Calculates the minimum and maximum values of a date field, stored either as a number (date) or text (date format). The third argument specifies the format of the variable if it is text. The macro does not re-do the min/max values for data sets it has already calculated, and to override that function, use the OVERRIDE=Y option. The macro outputs two macro variables: MINDT and MAXDT, with the values of the minimum and maximum dates, respectively. This is good for checking violations in dates (e.g., dates of birth are generally not before 1900 or after the current year).

NObs

This macro outputs the number of observations/rows in a data set, and it can be used to compare the length of a data set to other data sets or to dynamically change a program.

NVars

This macro outputs the number of variables/columns in a data set, and it can be used to compare the width of a data set to other data sets or to dynamically change a program.

QA_Counts

Compare the record counts of two data sets, using equality as the default comparison. The third argument specifies the mnemonic for the comparison operator, including EQ, GE, GT, LE, LT, or NE. Very useful when a subsequent step should have the same record count. Uses the NObs macro.

SaveLog

Saves the current SAS log to a file. This is great when you forget to redirect the output from the start. The CheckLog macro uses the same utility to export the current log. The two programs can work quite well together, as long as CheckLog uses the log output from the SaveLog. Includes an option to append a date/time stamp as part of the filename.

SortComp

Sorts and compares two data sets, record by record, using the specified ID variable. This uses the COMPARE procedures, thus the need for the sorts. Additionally, it searches for records in one data set but not the other. The final output includes the output from COMPARE, a data set of records only from the first data set, another of records only in the second, and a final data set that shows records in common that differ.

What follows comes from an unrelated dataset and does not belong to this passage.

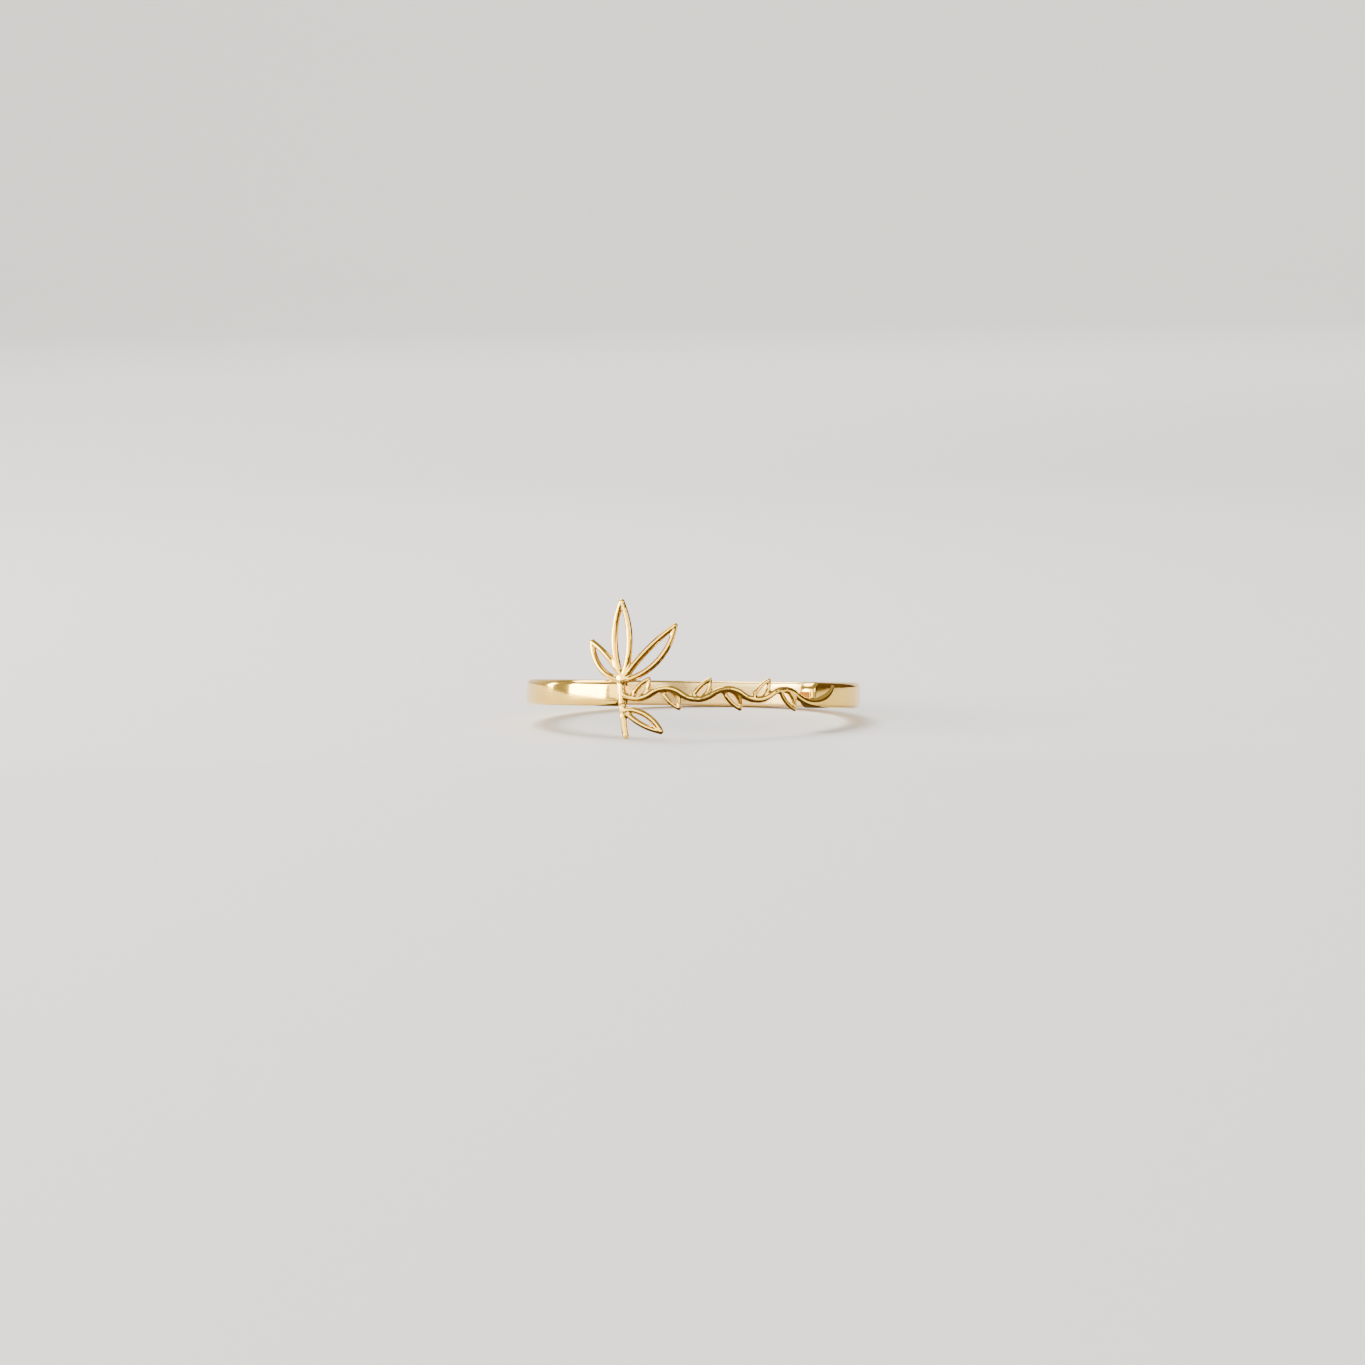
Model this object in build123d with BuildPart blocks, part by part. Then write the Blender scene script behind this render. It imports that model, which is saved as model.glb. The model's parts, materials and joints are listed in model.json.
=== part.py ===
from build123d import *
import os
from math import asin, atan, atan2, cos, degrees, hypot, radians, sin, tan

# Name ring: an open band whose gap is bridged by a soldered wire flourish, one solid of gold.
# Millimetres. Upright frame: the ring's axis is +Z, the band's middle height is z = 0 and the
# middle of the front is at -Y. Angles run round from the front, positive towards +X. Places on
# the flourish are (run, rise): run along the unrolled outer face from the stalk, rise up the axis.
# At the end the ring is laid on its side, tipped as it rests by itself on a table.

# Band
finger_bore = 17.3
band_thickness = 1.1
band_width = 1.5
outer_edge_round = 0.3
inner_edge_round = 0.18
stalk_angle = -25.3
stalk_end_round = 0.3
free_end_angle = 44.0
free_end_round = 0.55

# Wire of the flourish
wire_width = 0.42
wire_stand = 0.04
tip_width = 0.36
bead_share = 1.06
second_side_share = 0.94

# Sprig of leaves at the left, its stalk past the band's upper and lower edge
sprig_height = 4.45
leaf_seat = 0.15
leaf_tip_width = 0.32
stalk_above_band = 0.15
stalk_below_band = 1.66
stalk_foot_run = 0.26
stalk_bow = 0.1
lower_leaf_start = 0.2
lower_leaf_run = 2.25
lower_leaf_fall = 1.2
lower_leaf_bulge = 0.3
lower_leaf_lean = 0.1
lower_leaf_wire = 0.34

# Vine along the gap, its leaves, and its tail on the band
vine_half_waves = 6
vine_bend = 37.0
vine_wire = 0.37
vine_leaf_share = 0.36
vine_leaf_length = 1.5
vine_leaf_wire = 0.28
vine_leaf_tip = 0.23
vine_leaf_angle = 47.0
vine_leaf_bulge = 0.27
vine_leaf_lean = 0.12
tail_length = 2.9
tail_past_free_end = 1.81
tail_rise = 0.42
tail_bend = 46.0
tail_swell = 0.6
tail_lift = 0.19

outer_radius = finger_bore / 2 + band_thickness
middle_radius = outer_radius - band_thickness / 2
wire_radius = outer_radius + wire_stand - wire_width / 2
gap_run = radians(free_end_angle - stalk_angle) * outer_radius
vine_length = gap_run + tail_past_free_end - tail_length
stalk_top = (0.0, band_width / 2 + stalk_above_band)
stalk_foot = (stalk_foot_run, -band_width / 2 - stalk_below_band)
even_shares = (0.0, 0.25, 0.5, 0.75, 1.0)


def outward(angle):
    """Unit vector out of the ring at an angle round from the front."""
    return Vector(sin(radians(angle)), -cos(radians(angle)), 0)


def bowed_path(start, stop, bow, shares=even_shares):
    """Stations (run, rise, heading) along an arc from start to stop that bows to its left."""
    chord_run = stop[0] - start[0]
    chord_rise = stop[1] - start[1]
    chord = hypot(chord_run, chord_rise)
    half_turn = 2 * atan(2 * bow / chord)
    radius = chord / (2 * sin(half_turn))
    chord_heading = atan2(chord_rise, chord_run)
    stations = []
    for share in shares:
        turn = half_turn * (2 * share - 1)
        ahead = chord / 2 + radius * sin(turn)
        aside = radius * (cos(turn) - cos(half_turn))
        run = start[0] + ahead * cos(chord_heading) - aside * sin(chord_heading)
        rise = start[1] + ahead * sin(chord_heading) + aside * cos(chord_heading)
        stations.append((run, rise, chord_heading - turn))
    return stations


def wire_plane(run, rise, heading, lift=0.0):
    """Plane across a wire whose middle lies on the cylinder of the flourish."""
    angle = stalk_angle + degrees(run / outer_radius)
    around = outward(angle + 90)
    ahead = around * (cos(heading) * wire_radius / outer_radius) + Vector(0, 0, sin(heading))
    middle = outward(angle) * (wire_radius + lift) + Vector(0, 0, rise)
    return Plane(origin=middle, x_dir=outward(angle), z_dir=ahead)


def wire(stations):
    """Round wire through stations (run, rise, heading, width, lift)."""
    sections = []
    for run, rise, heading, width, lift in stations:
        with BuildSketch(wire_plane(run, rise, heading, lift), mode=Mode.PRIVATE) as section:
            Circle(width / 2)
        sections.append(section.sketch.face())
    loft(sections, clean=False)


def bead(run, rise, width, lift=0.0):
    """Rounded end of a wire, a little fuller than the wire itself."""
    with Locations(wire_plane(run, rise, 0.0, lift).origin):
        Sphere(width / 2 * bead_share)


def leaf(start, tip, bulge, lean, width, end_width):
    """Open leaf of two bowed wires that meet in a beaded tip, the second a little finer."""
    for bow, side_share in ((lean + bulge, 1.0), (lean - bulge, second_side_share)):
        widths = (width, width, width, (width + end_width) / 2, end_width)
        stations = bowed_path(start, tip, bow)
        wire([(*place, side_share * w, 0.0) for place, w in zip(stations, widths)])
    bead(*tip, end_width)


# Large leaves from their seat on the stalk, lengths as shares of the sprig's height and the
# wire as a share of the wire's width
large_leaves = [
    # start run, start rise, tip run, tip rise, bulge, lean, wire
    (0.00, 0.000, -0.017, 1.000, 0.109, 0.000, 0.95),
    (0.01, -0.010, 0.710, 0.697, 0.100, -0.060, 0.90),
    (0.00, -0.003, -0.465, 0.485, 0.091, 0.040, 0.90),
]

# Tail from the vine to its tip, widths as shares of the swell's, lifts of the tip's
tail_stations = [
    # share along the tail, width, lift
    (0.0, 0.62, 0.00),
    (0.2, 0.67, 0.05),
    (0.4, 0.84, 0.25),
    (0.6, 1.00, 0.50),
    (0.8, 0.76, 0.75),
    (1.0, 0.42, 1.00),
]

with BuildPart() as upright:
    # Open band, swept round the back from its free end to the stalk
    start_outward = outward(free_end_angle)
    start_plane = Plane((0, 0, 0), x_dir=start_outward, z_dir=start_outward.cross(Vector(0, 0, 1)))
    with BuildSketch(start_plane):
        with Locations((middle_radius, 0)):
            Rectangle(band_thickness, band_width)
    revolve(axis=Axis.Z, revolution_arc=360 - (free_end_angle - stalk_angle))
    for angle, end_round in ((free_end_angle, free_end_round), (stalk_angle, stalk_end_round)):
        end_face = faces().sort_by_distance(outward(angle) * middle_radius)[0]
        fillet(end_face.edges().filter_by(Axis((0, 0, 0), outward(angle))), end_round)
    outer_face = faces().filter_by(GeomType.CYLINDER).sort_by(SortBy.AREA)[-1]
    fillet(outer_face.edges(), outer_edge_round)
    inner_face = faces().filter_by(GeomType.CYLINDER).sort_by(SortBy.AREA)[-1]
    fillet(inner_face.edges(), inner_edge_round)

    # Stalk, whose foot reaches below the band
    stalk_widths = (wire_width, wire_width, wire_width, (wire_width + tip_width) / 2, tip_width)
    stalk_path = bowed_path(stalk_top, stalk_foot, -stalk_bow)
    wire([(*place, width, 0.0) for place, width in zip(stalk_path, stalk_widths)])
    bead(*stalk_top, wire_width)
    bead(*stalk_foot, tip_width)

    # Leaves of the sprig, the lower one with its tip a little higher than the stalk's foot
    seat_rise = stalk_top[1] - leaf_seat
    for start_run, start_rise, tip_run, tip_rise, bulge, lean, wire_share in large_leaves:
        leaf(
            (start_run * sprig_height, seat_rise + start_rise * sprig_height),
            (tip_run * sprig_height, seat_rise + tip_rise * sprig_height),
            bulge * sprig_height,
            lean * sprig_height,
            wire_share * wire_width,
            leaf_tip_width,
        )
    lower_leaf_rise = -band_width / 2 - lower_leaf_start
    lower_leaf_seat = stalk_foot_run / 2
    leaf(
        (lower_leaf_seat, lower_leaf_rise),
        (lower_leaf_seat + lower_leaf_run, lower_leaf_rise - lower_leaf_fall),
        lower_leaf_bulge,
        lower_leaf_lean,
        lower_leaf_wire,
        leaf_tip_width,
    )

    # Vine that sways along the gap and crests before the tail, with a leaf on each half wave
    half_wave = vine_length / vine_half_waves
    wave_bow = half_wave / 2 * tan(radians(vine_bend) / 2)
    leaf_heading = radians(vine_leaf_angle)
    vine_path = []
    for index in range(vine_half_waves):
        side = 1 if (vine_half_waves - index) % 2 == 1 else -1
        ends = ((index * half_wave, 0), ((index + 1) * half_wave, 0))
        arc_path = bowed_path(*ends, side * wave_bow)
        vine_path += [(*place, vine_wire, 0.0) for place in arc_path[:-1]]
        leaf_run, leaf_rise = bowed_path(*ends, side * wave_bow, [vine_leaf_share])[0][:2]
        leaf_tip = (
            leaf_run + vine_leaf_length * cos(leaf_heading),
            leaf_rise - side * vine_leaf_length * sin(leaf_heading),
        )
        leaf(
            (leaf_run, leaf_rise),
            leaf_tip,
            vine_leaf_bulge,
            side * vine_leaf_lean,
            vine_leaf_wire,
            vine_leaf_tip,
        )

    # Tail, which swells, stands a little proud and ends in a tip on the band
    tail_end = (vine_length + tail_length, tail_rise)
    tail_bow = -hypot(tail_length, tail_rise) / 2 * tan(radians(tail_bend) / 2)
    for along, width_share, lift_share in tail_stations:
        place = bowed_path((vine_length, 0), tail_end, tail_bow, [along])[0]
        vine_path.append((*place, width_share * tail_swell, lift_share * tail_lift))
    wire(vine_path)
    bead(*tail_end, tail_stations[-1][1] * tail_swell, tail_lift)

# Rest pose: the ring lies on the stalk's foot and on the band's far edge, with its centre of
# mass over the line between them. Headings run round to the point where the edge touches.
mass_centre = upright.part.center(CenterOf.MASS)
foot_middle = wire_plane(*stalk_foot, 0.0).origin
edge_reach = outer_radius - outer_edge_round
edge_rise = outer_edge_round - band_width / 2
round_difference = outer_edge_round - tip_width / 2 * bead_share


def resting_tilt(heading):
    """Tilt in radians that sets the foot and the edge at this heading at one height."""
    spread = edge_reach - foot_middle.dot(outward(heading))
    drop = edge_rise - foot_middle.Z
    return atan2(drop, spread) - asin(round_difference / hypot(drop, spread))


def weight_side(heading):
    """Which side of the line from foot to edge the centre of mass is on, by its sign."""
    tilt = resting_tilt(heading)
    level = outward(heading) * cos(tilt) + Vector(0, 0, sin(tilt))
    edge_ahead = edge_reach * cos(tilt) + edge_rise * sin(tilt)
    foot_aside = foot_middle.dot(outward(heading + 90))
    mass_aside = mass_centre.dot(outward(heading + 90))
    foot_behind = edge_ahead - foot_middle.dot(level)
    mass_behind = edge_ahead - mass_centre.dot(level)
    return mass_aside * foot_behind - foot_aside * mass_behind


# The heading is between the one straight across from the foot and that of the centre of mass
across_heading = (180 + stalk_angle + degrees(stalk_foot_run / outer_radius)) % 360
mass_heading = degrees(atan2(mass_centre.X, -mass_centre.Y)) % 360
for halving in range(40):
    rest_heading = (across_heading + mass_heading) / 2
    if weight_side(rest_heading) * weight_side(mass_heading) > 0:
        mass_heading = rest_heading
    else:
        across_heading = rest_heading
tipping_axis = Axis((0, 0, 0), outward(rest_heading + 90))
resting = upright.part.rotate(tipping_axis, degrees(resting_tilt(rest_heading)))

# The middle of the footprint, at the table, is the origin
box = resting.bounding_box()
with BuildPart() as ring:
    with Locations((-box.center().X, -box.center().Y, -box.min.Z)):
        add(resting)

ring.part.label = "ring"
os.makedirs("parts", exist_ok=True)
export_step(ring.part, "parts/ring.step")
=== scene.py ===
# %% [markdown]
# # An open gold ring with a wire flourish
#
# The ring is a narrow polished band whose front is left open. A flourish of soldered wire, a sprig
# of open leaves and a swaying vine, bridges the gap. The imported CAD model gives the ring's place
# and its box, and this lesson builds the ring again in Blender with the rounding, the solder
# fillets and the polish of the real thing.

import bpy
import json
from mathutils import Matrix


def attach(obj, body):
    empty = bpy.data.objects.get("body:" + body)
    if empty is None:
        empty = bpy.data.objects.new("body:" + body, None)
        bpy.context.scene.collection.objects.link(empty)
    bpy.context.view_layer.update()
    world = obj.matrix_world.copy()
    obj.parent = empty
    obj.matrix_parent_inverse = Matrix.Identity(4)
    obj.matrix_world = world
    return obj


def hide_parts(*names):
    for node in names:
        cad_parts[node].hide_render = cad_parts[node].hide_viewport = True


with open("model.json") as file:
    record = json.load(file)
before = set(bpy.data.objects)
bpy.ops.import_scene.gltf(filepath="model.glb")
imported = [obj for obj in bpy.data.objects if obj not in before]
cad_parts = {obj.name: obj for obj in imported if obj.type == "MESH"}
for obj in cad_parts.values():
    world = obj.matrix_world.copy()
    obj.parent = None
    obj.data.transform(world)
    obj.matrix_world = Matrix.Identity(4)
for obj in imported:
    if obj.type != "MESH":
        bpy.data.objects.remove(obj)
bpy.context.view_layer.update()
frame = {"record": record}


# %% [markdown]
# ## Where the ring lies
#
# The ring rests on its side, tipped a few degrees by the foot of the sprig. It is easier to build
# it upright, in millimetres, with its axis along Z and its front towards -Y, and to lay the
# finished mesh down in one move. The record gives the finger hole's centre and axis, and the
# shortest turn from Z to that axis is how the ring tips, so no angle has to be typed in.

# %% Turn from the upright ring to its resting place
import json
from math import atan, atan2, ceil, cos, degrees, hypot, pi, radians, sin, tan

import bmesh
import bpy
from mathutils import Matrix, Vector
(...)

Options are available for renaming the output prefix, changing the output library (instead of WORK), excluding specific variables from comparison, changing the output to "expect" differences (that is, no warnings in the output), setting the maximum number of records to compare (defaulted to the maximum of 32767), and a test mode. Sometimes the output is quite redundant, but it helps in reviewing the data line-by-line.

Time

This macro puts the time into the log and a macro variable for tracking a program. The macro should be invoked at least twice within a piece of code - a beginning and and end. Midpoints can be specified, as well as an additional note in the log (e.g., "Section 1" or "Lab Data"). Further, an output data set with each point and the note can be written out. This is excellent for tracking down troublesome queries in a piece of code or for simple optimization.

ValidArg

An expansion of the BlankFind macro that generates code to validate macro arguments based on various criteria, including looking for blanks, Y/N values, a list of valid values (e.g., DATA PROC), and whether the values are numeric or character.

VarCount

Counts the number of populated variables in a data set. This helps with reducing clutter in a data set or identifying the magnitude of missing values in critical variables. The macro can rename the output and sort the output by various columns including ORDER (variable order), NAME (variable name), COUNT, or PERCENT.

ZeroCheck

Checks to see if a data set is empty. If not, it generates a warning or an error based on the user's preference, along with a custom message. I usually use this to check for invalid records by filtering a data set by the invalid value or pattern, expecting it to be empty.